In People v. Williams, 1965, 56 Ill.App.2d 159, 205 N.E.2d 749, cited by defendant, this court considered the requisites of the defense of exoneration (Ill. Rev. Stat. 1963, ch. 38, par. 7 — 1 which is identical to the corresponding section in the 1965 statute). It was there stated at pages 165 — 6:
“* * *, we now turn to the elements, which if present, justify the use of force in defense of a person. These elements are:, (1) that force is threatened against a person; (2) that the person threatened is not the aggressor; (3) that the danger of harm is imminent; (4) that the force threatened is unlawful; (5) that the person threatened must actually believe: (a) that a danger exists, (b) that the use of force is necessary to avert the danger, (c) that the kind and amount of force which he uses is necessaiy; and (6) that the beliefs above are reasonable. There is a further principle involved, when, as in the instant case, the defendant uses deadly force. This principle limits the use of deadly force to those situations in which (a) the threatened force will cause death or great bodily harm or (b) the force threatened is a forcible felony.”
Here the trial court may have reasonably concluded that defendant was proven guilty of the offense charged beyond a reasonable doubt after considering defendant’s evidence and determing that defendant was not threatened with an unlawful use of force which was capable of causing death or great bodily harm.
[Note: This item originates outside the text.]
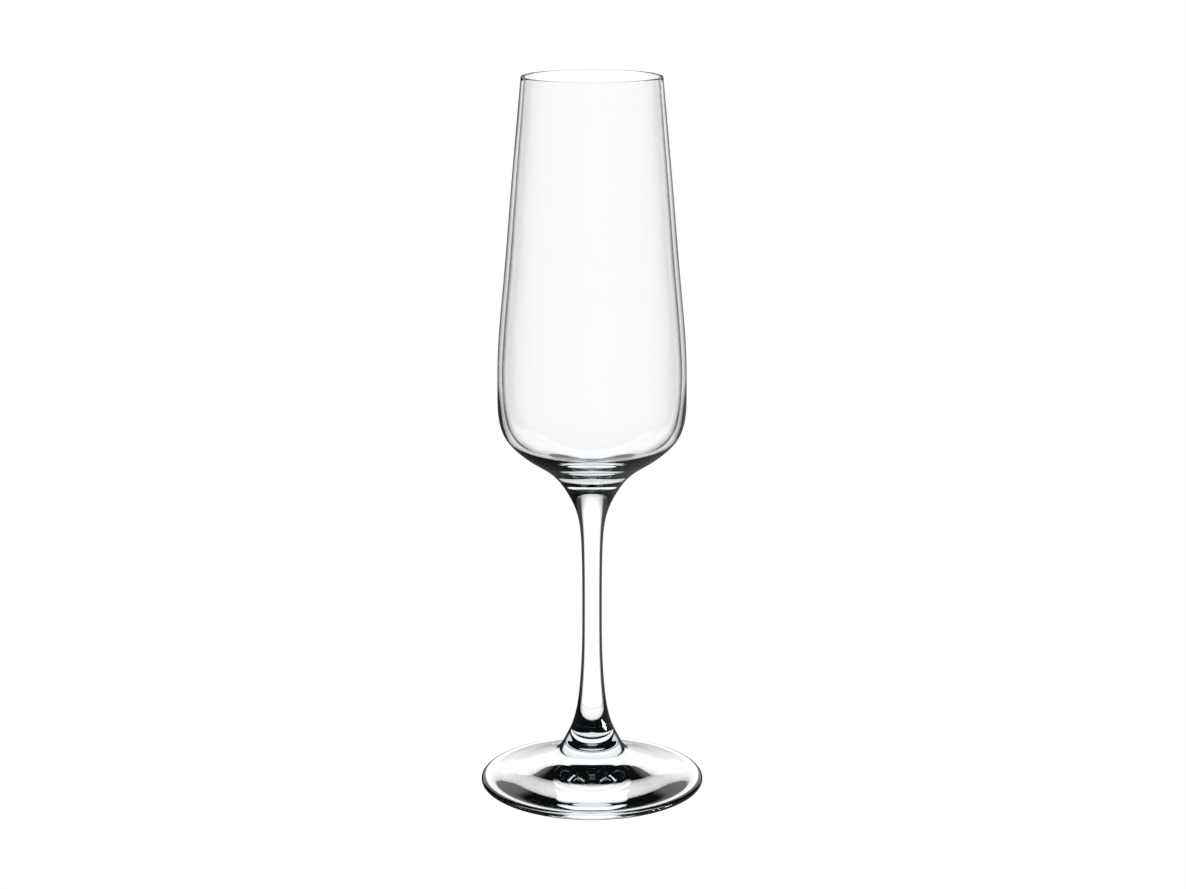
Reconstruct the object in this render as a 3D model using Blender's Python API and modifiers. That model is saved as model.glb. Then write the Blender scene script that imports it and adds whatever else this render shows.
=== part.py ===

The trial court’s comment to the effect that he did not believe the use of deadly force was justified in the instant case indicates to us that such a finding was made.
Defendant’s contention that tihe trial court misapprehended the law with respect to the duty of one assaulted to retreat and that this misapprehension was responsible for the finding of guilty is not borne out by the record. While it is true that the trial court did at one point mention that prior to the confrontation which resulted in the shooting defendant had gone to a far end of the bar and returned, this comment was made as part of a summary of the evidence presented only. There is no basis from which it may be inferred from the fact that the comment was made that the trial court believed that defendant was under a duty to retreat after he was struck. On the contrary, as noted above, it is apparent from the comments of the court that the finding of guilty was based on the court’s determination that the degree of force used was not justified. Accordingly, the judgment of the Circuit Court is affirmed.
Judgment affirmed.
BURKE, P. J., and GOLDBERG, J., concur.